Turning the ugliness of flesh into something beautiful
Taiwanese illustrator Lulu Lin has a rotation of recurring dreams, one of which is the sensation of her body melting. A glance at her illustrations offers a more than vivid visual of what this might look like.
The bodies in Lulu Lin’s work are lumpy, fleshy and oozey. They’re folds of skin, gums, orifices and sockets. In a sea of faces seen through an augmented beauty filter, her illustrations are closer to activating the front camera on your phone unexpectedly and being met with a triple chin and a look of horror. “I think the ugliness-beauty duality is somewhat a product of patriarchal thinking,” Lulu says. “If I must recognise one of these either/or duality mindsets, it would be interesting-boring. I hope my drawings are interesting. I would understand if people think they are ugly. But maybe it’s like when some people don’t like a dish, they say it tastes interesting instead of bad. It’s still better than boring.”
It’s easy to imagine Lulu’s characters as nightmarish super-villains or vile politicians but perhaps they’re just misunderstood and it’s society that’s wretched. For Lulu, they’re not really characters at all but manifestations of her emotions. If her work’s a comment on society, it’s not so by design. “Most of the time, I draw for myself,“ she says. “I draw the intentions or emotions that I am hiding in real life. They are part of me.” She refers to her artworks as self portraits because each reflects the person she was when she drew it. She draws every day, it’s her way of keeping a diary. “I believe reality is a purely private matter, and that I am recreating myself constantly through drawing,” she says. Her creatures belong to her own reality but they could exist anywhere if only people would accept them.
Lulu finds inspiration from her own body — the folds of her squished palm, for example – and others’. She finds herself staring at people’s noses or ears or wrinkled skin and will even sometimes take secret photos of them. “I think I am simply fascinated by them but I haven’t really used them as direct reference,” she says. Other times she’ll be amused by something more random like a knobbly piece of chewed up bubblegum or shiny corn kernels.
None of Lulu’s artworks are planned beyond a first quick draft. She works from an iPad in Procreate and, like the Hulk, her drawings morph as she goes. “I usually start with a simple line draft and let the muscle grow without planning,” she says. “I don’t think when I’m coloring the folds and bumps, it’s basically meditation.”
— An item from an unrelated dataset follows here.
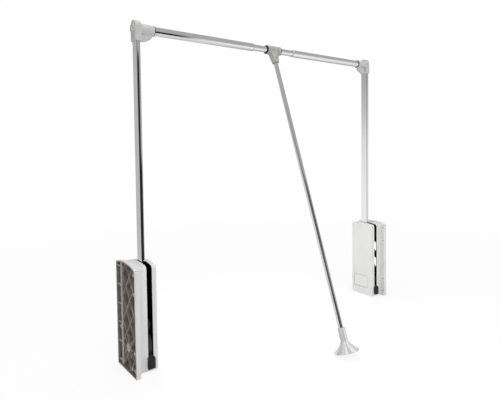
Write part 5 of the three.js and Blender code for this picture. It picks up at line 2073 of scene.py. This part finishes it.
@dataclass
class Studio:
    """A plain pale floor, soft light and the camera.

    A lamp has a name, a place, a target, a size and a power. The room is what bright metal reflects:
    each patch covers a range of directions along x, y and z with a grey level and a soft edge.
    """

    camera_place: Spot = (-0.8736, -0.9008, 0.5352)
    yaw: float = 0.648
    pitch: float = 0.039
    roll: float = -0.013
    focal: float = 445.1
    frame_width: float = 500.0
    sensor: float = 36.0
    shift: Point = (0.00194, -0.06812)
    floor_size: float = 60.0
    floor_drop: float = 0.0006
    floor_cloud: float = 3.0
    floor_greys: tuple[Colour, Colour] = ((0.88, 0.88, 0.88), (0.86, 0.86, 0.86))
    floor_seen: float = 0.86
    floor_fade: Point = (0.5, 2.5)
    sky: float = 0.60
    room_level: float = 0.76
    lamps: tuple[tuple[str, Spot, Spot, float, float], ...] = (
        ("front", (-0.3, -1.5, 2.0), (0.0, 0.05, 0.4), 1.4, 21.0),
        ("top", (-0.3, 0.3, 2.6), (0.1, 0.05, 0.2), 1.4, 19.0),
        ("side", (-0.35, 0.30, 0.30), (0.43, 0.05, 0.15), 0.35, 0.8),
        ("right", (0.05, -0.45, 0.35), (0.43, 0.05, 0.15), 0.35, 0.25),
    )
    room: tuple[tuple[Point, Point, Point, float, float], ...] = (
        ((-2, 2), (0.2, 2), (-2, -0.2), 0.62, 0.10),
        ((0.55, 2), (0.1, 2), (-2, -0.2), 0.46, 0.05),
        ((-2, -0.55), (0.3, 2), (-0.3, -0.02), 0.95, 0.08),
        ((0.70, 2), (-2, 0), (-0.3, -0.02), 0.95, 0.06),
        ((0.52, 0.72), (-0.75, -0.2), (-0.7, -0.25), 0.98, 0.04),
        ((-0.35, 0.64), (-2, 0.1), (-0.16, 0.2), 0.47, 0.05),
        ((-2, 2), (-2, 2), (0.08, 2), 0.44, 0.07),
        ((-2, 2), (0.8, 2), (-0.25, 0.2), 0.54, 0.05),
        ((-1.1, 0.15), (-2, -0.2), (-0.25, 0.2), 0.10, 0.05),
        ((-0.42, 0.34), (-2, 0), (0.31, 0.47), 0.02, 0.02),
        ((-0.42, 0.06), (-2, 0), (0.19, 0.33), 0.02, 0.02),
        ((0.10, 0.412), (-2, 0), (-0.6, 0.205), 0.02, 0.006),
        ((0.20, 0.483), (-2, 0), (-0.62, -0.02), 0.02, 0.015),
        ((-2, -0.6), (-2, -0.38), (-0.3, 0.5), 0.05, 0.04),
    )

    def build(self) -> None:
        """Sets up camera, floor, world and lamps."""
        self.camera()
        self.floor()
        self.world()
        for name, place, target, size, power in self.lamps:
            data = bpy.data.lights.new(name, "AREA")
            data.shape = "DISK"
            data.size = size
            data.energy = power
            lamp = self.link(name, data)
            lamp.visible_glossy = False
            lamp.visible_camera = False
            lamp.location = place
            aim = Vector(target) - Vector(place)
            lamp.rotation_euler = aim.to_track_quat("-Z", "Y").to_euler()
        bpy.context.scene.view_settings.view_transform = "Standard"

    @staticmethod
    def link(name: str, data: bpy.types.ID) -> bpy.types.Object:
        """Adds an object with this data to the scene.

        Args:
            name: The object's name.
            data: A lamp's or a camera's data.

        Returns:
            The object.
        """
        made = bpy.data.objects.new(name, data)
        bpy.context.scene.collection.objects.link(made)
        return made

    def camera(self) -> None:
        """Sets the camera up at the photograph's angle."""
        yaw, pitch, roll = self.yaw, self.pitch, self.roll
        look = Vector((math.sin(yaw) * math.cos(pitch), math.cos(yaw) * math.cos(pitch), -math.sin(pitch)))
        right = Vector((math.cos(yaw), -math.sin(yaw), 0))
        up = right.cross(look)
        across = math.cos(roll) * right + math.sin(roll) * up
        above = math.cos(roll) * up - math.sin(roll) * right
        data = bpy.data.cameras.new("camera")
        data.sensor_width = self.sensor
        data.lens = self.focal / self.frame_width * self.sensor
        data.shift_x, data.shift_y = self.shift
        camera = self.link("camera", data)
        turn = Matrix((across, above, -look)).transposed().to_4x4()
        camera.matrix_world = Matrix.Translation(Vector(self.camera_place)) @ turn
        bpy.context.scene.camera = camera

    def floor(self) -> None:
        """Lays a wide pale floor that keeps the object's soft shadow and looks white far away."""
        Bench.clear()
        bpy.ops.mesh.primitive_plane_add(size=self.floor_size, location=(0, 0, -self.floor_drop))
        floor = Bench.fix(bpy.context.object)
        floor.name = "floor"
        made = bpy.data.materials.new("pale_floor")
        shop = Shop(made)
        path = shop.node("ShaderNodeLightPath").outputs
        pale = shop.blend(shop.noise(self.floor_cloud), *self.floor_greys)
        matt = shop.node("ShaderNodeBsdfDiffuse", None, {"Color": pale})
        white = shop.node("ShaderNodeEmission", None, {"Color": (1, 1, 1, 1), "Strength": 1.0})
        through = shop.node("ShaderNodeBsdfTransparent")
        reach = shop.vector("LENGTH", {0: shop.place()}).outputs[1]
        far = shop.span(Value(shop, reach), *self.floor_fade)
        seen = Value(shop, path["Is Camera Ray"]) * (far * (1 - self.floor_seen) + self.floor_seen)
        both = shop.mix(seen, matt, white)
        whole = shop.mix(Value(shop, path["Is Glossy Ray"]), both, through)
        shop.node("ShaderNodeOutputMaterial", None, {"Surface": whole})
        floor.data.materials.append(made)
        floor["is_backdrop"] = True

    @staticmethod
    def between(shop: Shop, value: Value, ends: Point, soft: float) -> Value:
        """1 where a value lies between two ends, and 0 outside them.

        Args:
            shop: The world's nodes.
            value: The value.
            ends: Its lower and upper end.
            soft: How far the change reaches to each side of an end.

        Returns:
            The share.
        """
        low, high = ends
        return shop.span(value, low - soft, low + soft) * shop.span(value, high + soft, high - soft)

    def world(self) -> None:
        """Sets plain soft light all round, seen as white, with the room for bright metal to reflect."""
        made = bpy.data.worlds.new("studio")
        bpy.context.scene.world = made
        shop = Shop(made)
        path = shop.node("ShaderNodeLightPath").outputs
        place = shop.node("ShaderNodeTexCoord").outputs["Generated"]
        axes = shop.node("ShaderNodeSeparateXYZ", None, {0: place}).outputs
        grey = self.room_level
        tone = shop.node("ShaderNodeCombineColor", None, {0: grey, 1: grey, 2: grey}).outputs[0]
        for *ranges, grey, soft in self.room:
            first, second, third = (
                self.between(shop, Value(shop, axis), ends, soft) for axis, ends in zip(axes, ranges)
            )
            tone = shop.blend(first * second * third, tone, (grey, grey, grey))
        glossy, camera = Value(shop, path["Is Glossy Ray"]), Value(shop, path["Is Camera Ray"])
        plain, mirror, white = (
            shop.node("ShaderNodeBackground", None, {0: colour, 1: strength})
            for colour, strength in (((1, 1, 1, 1), self.sky), (tone, 1.0), ((1, 1, 1, 1), 1.0))
        )
        seen = shop.mix(camera, shop.mix(glossy, plain, mirror), white)
        shop.node("ShaderNodeOutputWorld", None, {0: seen})


def keep_sizes() -> None:
    """Works out the CAD's box and the visual model's box, in metres, as plain lists."""
    boxes = {"cad": CAD_BOX, "visual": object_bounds()}
    plain = {name: [[float(value) for value in corner] for corner in box] for name, box in boxes.items()}


def main() -> None:
    """Builds the studio and every sub-assembly, then works out the sizes."""
    logging.basicConfig(level=logging.INFO, format="%(name)s %(message)s")
    Studio().build()
    for side in Side:
        HousingBase().build(side)
    HousingCover().build()
    HousingFittings().build()
    LeverSet().build()
    SpringColumn().build()
    RodCorner().build()
    PullHandle().build()
    keep_sizes()


if __name__ == "__main__":
    main()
Bulbous bodies have always been Lulu’s signature, but she used to draw women exclusively; with rounded bodies, curled and curvaceous. Scrolling through her work online, there’s a definitive then and now. She’s found her style switches when she has a major mood shift or life event which triggers self doubt. She’ll ask herself what she’s doing and why she’s doing it which motivates her to change her ways and try new things. “I very much enjoy the space and freedom drawing has given me,” she says, “but at the same time, it’s not simply a way of expressing myself but also a way to communicate with the receivers. And since I am interested in communicating different things, I am constantly looking for different ways of doing it.”
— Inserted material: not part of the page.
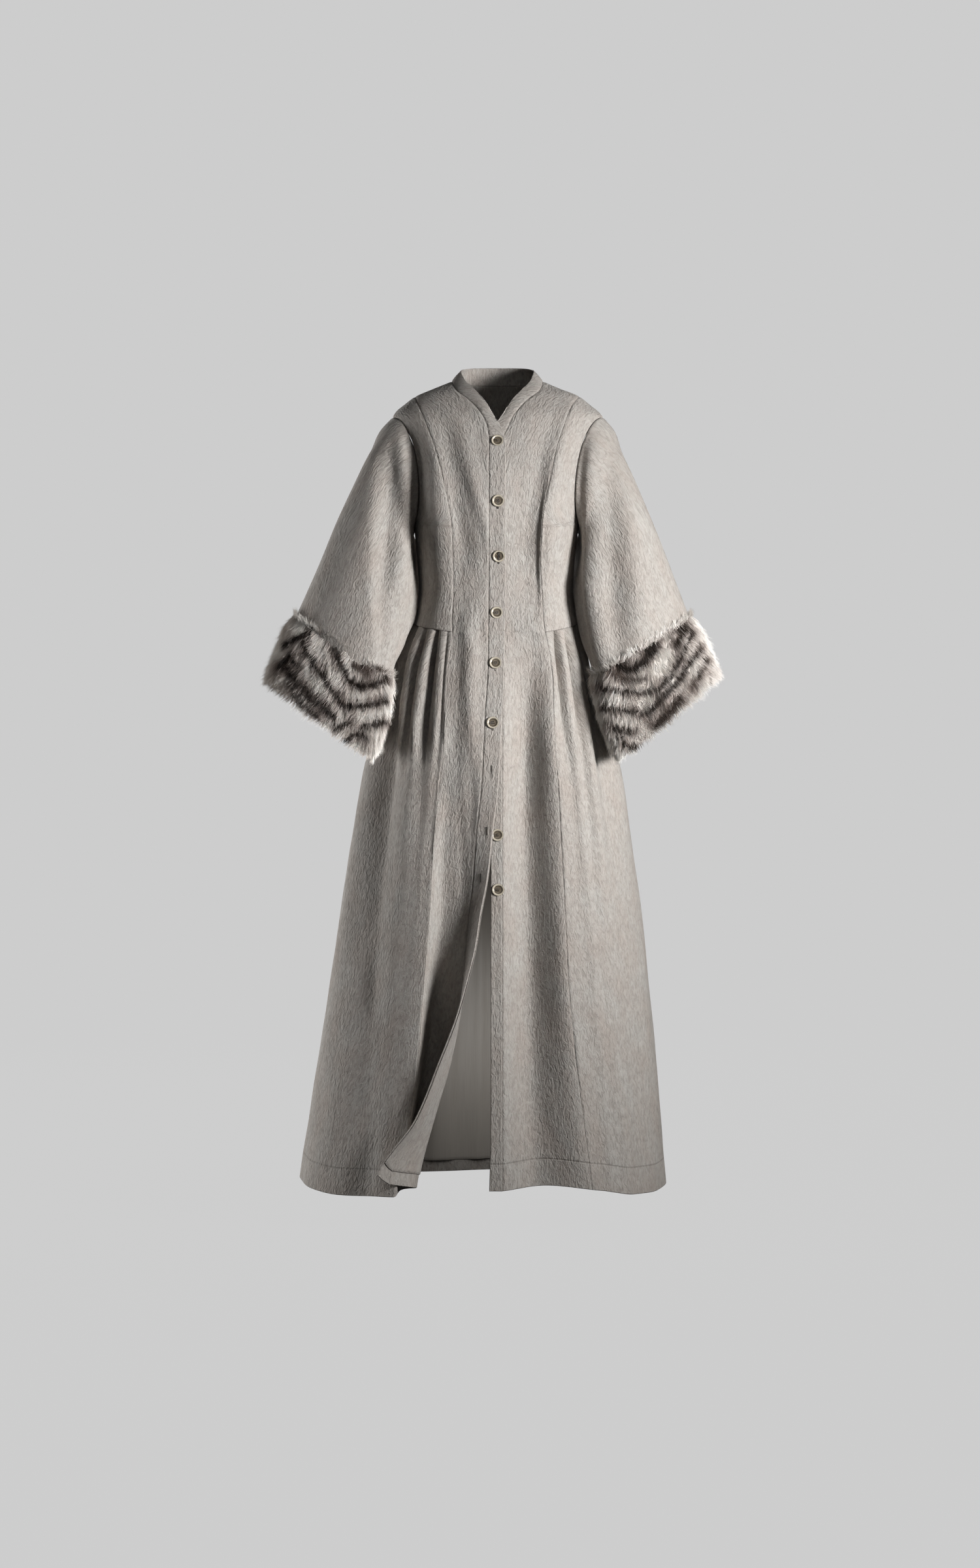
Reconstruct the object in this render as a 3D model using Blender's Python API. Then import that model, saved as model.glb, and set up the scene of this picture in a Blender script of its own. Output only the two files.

Lulu moved away from drawing only women partly because she wanted to disassociate from being too gender specific. “I want to communicate emotions and feelings through my illustrations,” she says, “and gender is not a necessity in such context.” Interestingly when she made the change to more grizzly subject matter her male followers on Instagram increased by 10 percent.
Other dreams of Lulu’s include appearances from her grandmother, losing all of her teeth, pulling plants from her throat or floating in the sky not able to touch the ground. “I think dreams are fascinating,” she says. “For me, they archive the intangibles and the restricted impulses.” Her Master’s thesis at the Design School Kolding in Denmark is about using dreaming as a mode of communication and revealing knowledge of ourselves. The concept resonates with the intentions behind her drawing practice, using art to communicate pieces of her most authentic self. And maybe as she continues to tell the truth, instead of turning away, we’ll see some of our true selves in her creatures.